• Problem statement: Output the data below in full, byte for byte. Nothing may differ.

* BEGIN *

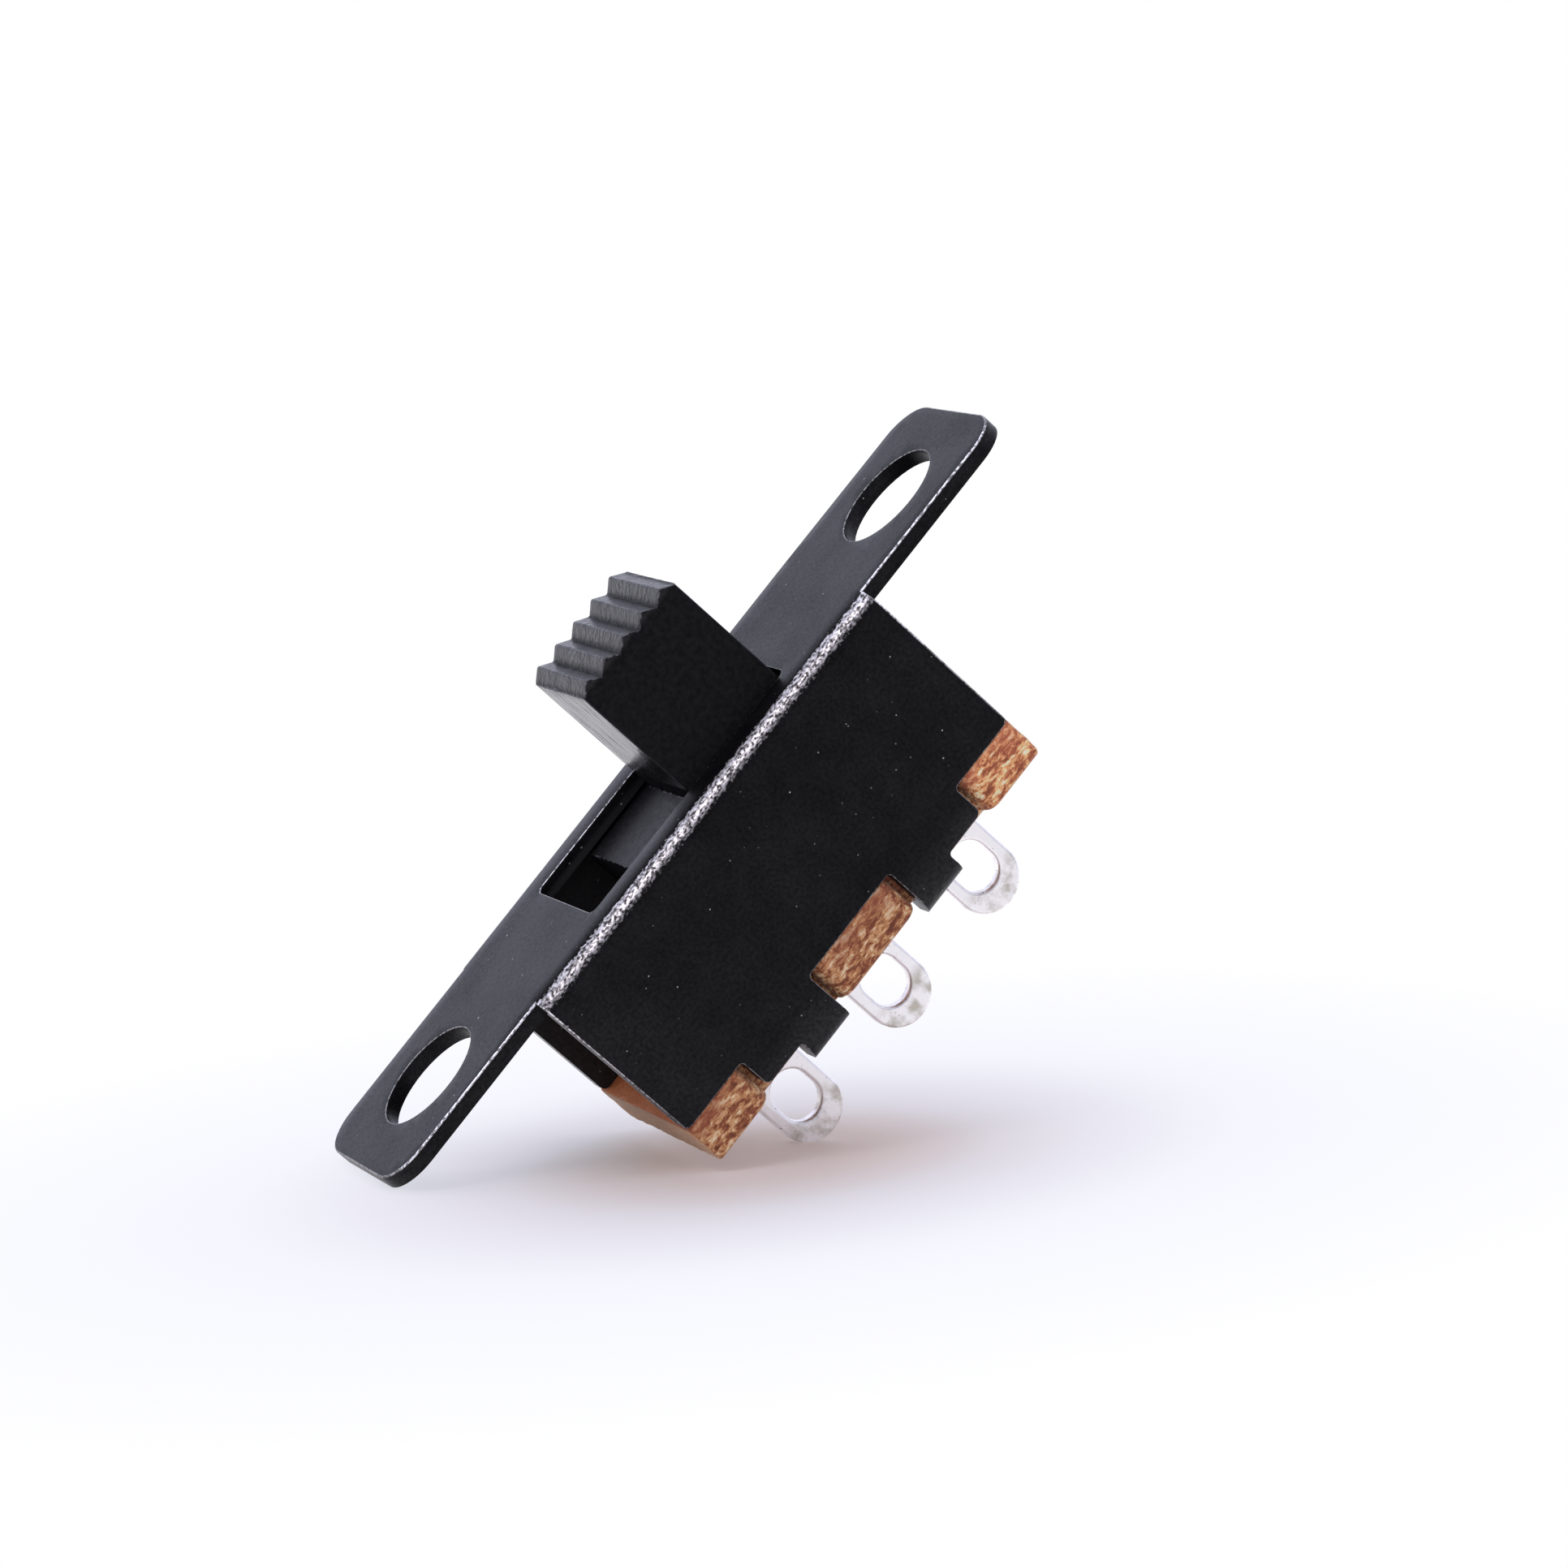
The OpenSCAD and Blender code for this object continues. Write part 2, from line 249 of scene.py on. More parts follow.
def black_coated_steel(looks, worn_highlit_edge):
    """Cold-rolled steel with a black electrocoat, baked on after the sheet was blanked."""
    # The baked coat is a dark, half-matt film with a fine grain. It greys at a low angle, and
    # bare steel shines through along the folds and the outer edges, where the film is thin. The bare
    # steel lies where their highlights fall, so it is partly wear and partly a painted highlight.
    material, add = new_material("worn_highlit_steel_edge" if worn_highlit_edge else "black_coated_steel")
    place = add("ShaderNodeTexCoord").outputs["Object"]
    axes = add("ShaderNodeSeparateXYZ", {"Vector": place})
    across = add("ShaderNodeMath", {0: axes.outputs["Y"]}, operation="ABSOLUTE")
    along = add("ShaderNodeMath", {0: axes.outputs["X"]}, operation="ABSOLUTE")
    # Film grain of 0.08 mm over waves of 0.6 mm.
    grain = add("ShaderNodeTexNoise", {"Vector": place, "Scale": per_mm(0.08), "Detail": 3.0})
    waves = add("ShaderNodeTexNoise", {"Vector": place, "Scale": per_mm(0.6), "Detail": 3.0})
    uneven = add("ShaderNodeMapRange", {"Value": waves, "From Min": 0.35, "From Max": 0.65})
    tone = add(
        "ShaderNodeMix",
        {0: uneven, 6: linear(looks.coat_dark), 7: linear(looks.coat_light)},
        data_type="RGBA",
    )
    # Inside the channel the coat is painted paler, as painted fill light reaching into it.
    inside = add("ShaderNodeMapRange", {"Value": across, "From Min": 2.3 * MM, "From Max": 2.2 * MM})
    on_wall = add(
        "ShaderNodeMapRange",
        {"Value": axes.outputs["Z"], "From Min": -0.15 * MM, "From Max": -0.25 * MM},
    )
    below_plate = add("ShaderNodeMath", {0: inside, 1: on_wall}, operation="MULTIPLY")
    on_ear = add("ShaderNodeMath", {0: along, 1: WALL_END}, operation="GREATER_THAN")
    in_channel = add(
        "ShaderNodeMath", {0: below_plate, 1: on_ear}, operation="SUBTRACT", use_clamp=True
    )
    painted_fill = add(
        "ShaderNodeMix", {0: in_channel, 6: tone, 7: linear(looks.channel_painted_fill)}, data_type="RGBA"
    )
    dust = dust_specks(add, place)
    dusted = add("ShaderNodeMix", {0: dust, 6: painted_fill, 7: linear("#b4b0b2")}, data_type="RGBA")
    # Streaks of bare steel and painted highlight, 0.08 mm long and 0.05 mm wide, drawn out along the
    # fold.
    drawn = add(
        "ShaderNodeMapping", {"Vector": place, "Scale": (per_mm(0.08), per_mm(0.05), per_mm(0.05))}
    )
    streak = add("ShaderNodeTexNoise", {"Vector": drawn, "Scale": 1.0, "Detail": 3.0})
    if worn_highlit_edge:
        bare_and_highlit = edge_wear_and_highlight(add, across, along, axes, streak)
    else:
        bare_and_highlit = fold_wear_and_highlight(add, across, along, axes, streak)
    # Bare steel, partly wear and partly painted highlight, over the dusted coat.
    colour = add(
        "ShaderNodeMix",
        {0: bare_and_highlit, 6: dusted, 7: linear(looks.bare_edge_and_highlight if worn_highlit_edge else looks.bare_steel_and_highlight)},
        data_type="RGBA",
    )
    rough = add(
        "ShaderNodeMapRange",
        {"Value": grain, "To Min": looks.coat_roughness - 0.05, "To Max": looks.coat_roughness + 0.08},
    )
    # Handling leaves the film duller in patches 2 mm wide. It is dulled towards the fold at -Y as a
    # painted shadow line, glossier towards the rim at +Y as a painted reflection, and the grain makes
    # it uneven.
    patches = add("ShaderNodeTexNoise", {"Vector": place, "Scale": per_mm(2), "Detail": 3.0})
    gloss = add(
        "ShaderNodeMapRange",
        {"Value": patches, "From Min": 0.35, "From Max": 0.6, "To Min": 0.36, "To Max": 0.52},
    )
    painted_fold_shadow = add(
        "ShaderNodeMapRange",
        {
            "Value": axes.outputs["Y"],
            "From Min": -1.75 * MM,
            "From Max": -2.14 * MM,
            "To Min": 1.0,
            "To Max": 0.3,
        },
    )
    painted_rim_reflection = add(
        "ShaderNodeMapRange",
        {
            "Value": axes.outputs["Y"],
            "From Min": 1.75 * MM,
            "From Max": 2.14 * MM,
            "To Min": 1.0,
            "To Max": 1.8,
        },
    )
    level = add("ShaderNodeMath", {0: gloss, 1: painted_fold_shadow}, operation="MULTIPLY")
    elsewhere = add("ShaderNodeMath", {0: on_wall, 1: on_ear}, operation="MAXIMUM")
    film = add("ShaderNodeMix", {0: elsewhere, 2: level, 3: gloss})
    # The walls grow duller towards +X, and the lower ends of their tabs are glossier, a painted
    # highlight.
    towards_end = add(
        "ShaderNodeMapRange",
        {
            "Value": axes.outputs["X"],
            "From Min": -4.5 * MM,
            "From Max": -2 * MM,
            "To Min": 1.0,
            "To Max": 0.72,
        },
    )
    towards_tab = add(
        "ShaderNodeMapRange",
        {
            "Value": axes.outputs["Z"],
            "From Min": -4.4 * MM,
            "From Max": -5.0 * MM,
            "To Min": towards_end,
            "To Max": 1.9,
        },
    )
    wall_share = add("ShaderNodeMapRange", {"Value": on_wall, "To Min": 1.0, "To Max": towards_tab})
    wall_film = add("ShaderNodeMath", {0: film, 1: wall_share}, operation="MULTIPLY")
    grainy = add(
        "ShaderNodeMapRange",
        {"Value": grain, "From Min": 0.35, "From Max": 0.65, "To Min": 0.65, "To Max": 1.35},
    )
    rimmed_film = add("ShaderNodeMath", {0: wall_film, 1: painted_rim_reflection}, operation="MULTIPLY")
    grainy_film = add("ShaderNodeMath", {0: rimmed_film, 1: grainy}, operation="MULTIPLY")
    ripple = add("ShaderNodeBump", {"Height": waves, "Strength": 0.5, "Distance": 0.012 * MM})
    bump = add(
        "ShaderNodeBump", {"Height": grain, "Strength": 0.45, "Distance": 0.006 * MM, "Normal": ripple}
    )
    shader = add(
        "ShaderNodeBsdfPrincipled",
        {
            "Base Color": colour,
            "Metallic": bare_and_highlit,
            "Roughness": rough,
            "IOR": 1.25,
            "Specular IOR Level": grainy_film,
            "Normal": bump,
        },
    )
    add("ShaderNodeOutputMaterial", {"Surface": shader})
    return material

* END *

• Reply to the exercise:
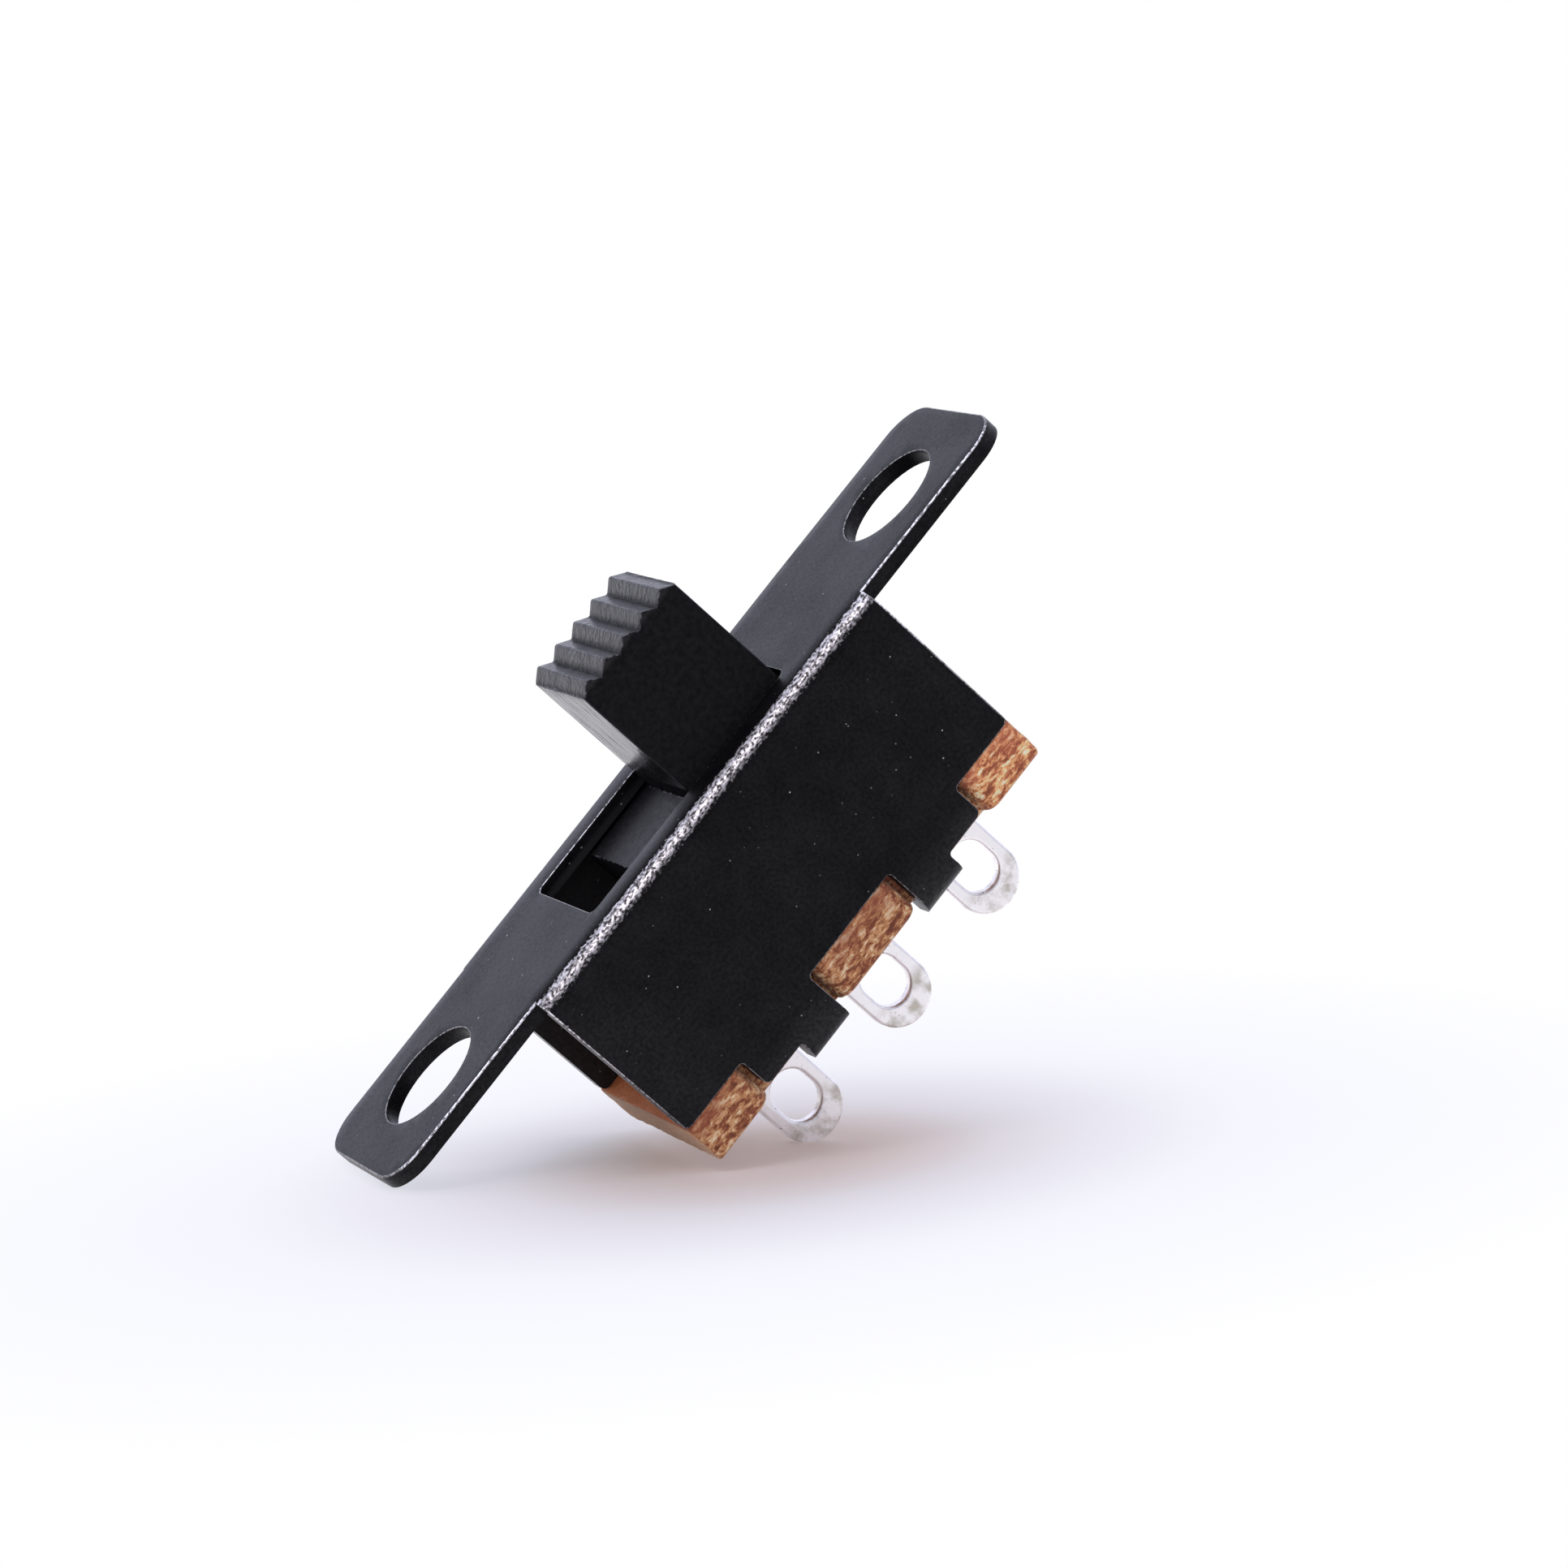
The OpenSCAD and Blender code for this object continues. Write part 2, from line 249 of scene.py on. More parts follow.
def black_coated_steel(looks, worn_highlit_edge):
    """Cold-rolled steel with a black electrocoat, baked on after the sheet was blanked."""
    # The baked coat is a dark, half-matt film with a fine grain. It greys at a low angle, and
    # bare steel shines through along the folds and the outer edges, where the film is thin. The bare
    # steel lies where their highlights fall, so it is partly wear and partly a painted highlight.
    material, add = new_material("worn_highlit_steel_edge" if worn_highlit_edge else "black_coated_steel")
    place = add("ShaderNodeTexCoord").outputs["Object"]
    axes = add("ShaderNodeSeparateXYZ", {"Vector": place})
    across = add("ShaderNodeMath", {0: axes.outputs["Y"]}, operation="ABSOLUTE")
    along = add("ShaderNodeMath", {0: axes.outputs["X"]}, operation="ABSOLUTE")
    # Film grain of 0.08 mm over waves of 0.6 mm.
    grain = add("ShaderNodeTexNoise", {"Vector": place, "Scale": per_mm(0.08), "Detail": 3.0})
    waves = add("ShaderNodeTexNoise", {"Vector": place, "Scale": per_mm(0.6), "Detail": 3.0})
    uneven = add("ShaderNodeMapRange", {"Value": waves, "From Min": 0.35, "From Max": 0.65})
    tone = add(
        "ShaderNodeMix",
        {0: uneven, 6: linear(looks.coat_dark), 7: linear(looks.coat_light)},
        data_type="RGBA",
    )
    # Inside the channel the coat is painted paler, as painted fill light reaching into it.
    inside = add("ShaderNodeMapRange", {"Value": across, "From Min": 2.3 * MM, "From Max": 2.2 * MM})
    on_wall = add(
        "ShaderNodeMapRange",
        {"Value": axes.outputs["Z"], "From Min": -0.15 * MM, "From Max": -0.25 * MM},
    )
    below_plate = add("ShaderNodeMath", {0: inside, 1: on_wall}, operation="MULTIPLY")
    on_ear = add("ShaderNodeMath", {0: along, 1: WALL_END}, operation="GREATER_THAN")
    in_channel = add(
        "ShaderNodeMath", {0: below_plate, 1: on_ear}, operation="SUBTRACT", use_clamp=True
    )
    painted_fill = add(
        "ShaderNodeMix", {0: in_channel, 6: tone, 7: linear(looks.channel_painted_fill)}, data_type="RGBA"
    )
    dust = dust_specks(add, place)
    dusted = add("ShaderNodeMix", {0: dust, 6: painted_fill, 7: linear("#b4b0b2")}, data_type="RGBA")
    # Streaks of bare steel and painted highlight, 0.08 mm long and 0.05 mm wide, drawn out along the
    # fold.
    drawn = add(
        "ShaderNodeMapping", {"Vector": place, "Scale": (per_mm(0.08), per_mm(0.05), per_mm(0.05))}
    )
    streak = add("ShaderNodeTexNoise", {"Vector": drawn, "Scale": 1.0, "Detail": 3.0})
    if worn_highlit_edge:
        bare_and_highlit = edge_wear_and_highlight(add, across, along, axes, streak)
    else:
        bare_and_highlit = fold_wear_and_highlight(add, across, along, axes, streak)
    # Bare steel, partly wear and partly painted highlight, over the dusted coat.
    colour = add(
        "ShaderNodeMix",
        {0: bare_and_highlit, 6: dusted, 7: linear(looks.bare_edge_and_highlight if worn_highlit_edge else looks.bare_steel_and_highlight)},
        data_type="RGBA",
    )
    rough = add(
        "ShaderNodeMapRange",
        {"Value": grain, "To Min": looks.coat_roughness - 0.05, "To Max": looks.coat_roughness + 0.08},
    )
    # Handling leaves the film duller in patches 2 mm wide. It is dulled towards the fold at -Y as a
    # painted shadow line, glossier towards the rim at +Y as a painted reflection, and the grain makes
    # it uneven.
    patches = add("ShaderNodeTexNoise", {"Vector": place, "Scale": per_mm(2), "Detail": 3.0})
    gloss = add(
        "ShaderNodeMapRange",
        {"Value": patches, "From Min": 0.35, "From Max": 0.6, "To Min": 0.36, "To Max": 0.52},
    )
    painted_fold_shadow = add(
        "ShaderNodeMapRange",
        {
            "Value": axes.outputs["Y"],
            "From Min": -1.75 * MM,
            "From Max": -2.14 * MM,
            "To Min": 1.0,
            "To Max": 0.3,
        },
    )
    painted_rim_reflection = add(
        "ShaderNodeMapRange",
        {
            "Value": axes.outputs["Y"],
            "From Min": 1.75 * MM,
            "From Max": 2.14 * MM,
            "To Min": 1.0,
            "To Max": 1.8,
        },
    )
    level = add("ShaderNodeMath", {0: gloss, 1: painted_fold_shadow}, operation="MULTIPLY")
    elsewhere = add("ShaderNodeMath", {0: on_wall, 1: on_ear}, operation="MAXIMUM")
    film = add("ShaderNodeMix", {0: elsewhere, 2: level, 3: gloss})
    # The walls grow duller towards +X, and the lower ends of their tabs are glossier, a painted
    # highlight.
    towards_end = add(
        "ShaderNodeMapRange",
        {
            "Value": axes.outputs["X"],
            "From Min": -4.5 * MM,
            "From Max": -2 * MM,
            "To Min": 1.0,
            "To Max": 0.72,
        },
    )
    towards_tab = add(
        "ShaderNodeMapRange",
        {
            "Value": axes.outputs["Z"],
            "From Min": -4.4 * MM,
            "From Max": -5.0 * MM,
            "To Min": towards_end,
            "To Max": 1.9,
        },
    )
    wall_share = add("ShaderNodeMapRange", {"Value": on_wall, "To Min": 1.0, "To Max": towards_tab})
    wall_film = add("ShaderNodeMath", {0: film, 1: wall_share}, operation="MULTIPLY")
    grainy = add(
        "ShaderNodeMapRange",
        {"Value": grain, "From Min": 0.35, "From Max": 0.65, "To Min": 0.65, "To Max": 1.35},
    )
    rimmed_film = add("ShaderNodeMath", {0: wall_film, 1: painted_rim_reflection}, operation="MULTIPLY")
    grainy_film = add("ShaderNodeMath", {0: rimmed_film, 1: grainy}, operation="MULTIPLY")
    ripple = add("ShaderNodeBump", {"Height": waves, "Strength": 0.5, "Distance": 0.012 * MM})
    bump = add(
        "ShaderNodeBump", {"Height": grain, "Strength": 0.45, "Distance": 0.006 * MM, "Normal": ripple}
    )
    shader = add(
        "ShaderNodeBsdfPrincipled",
        {
            "Base Color": colour,
            "Metallic": bare_and_highlit,
            "Roughness": rough,
            "IOR": 1.25,
            "Specular IOR Level": grainy_film,
            "Normal": bump,
        },
    )
    add("ShaderNodeOutputMaterial", {"Surface": shader})
    return material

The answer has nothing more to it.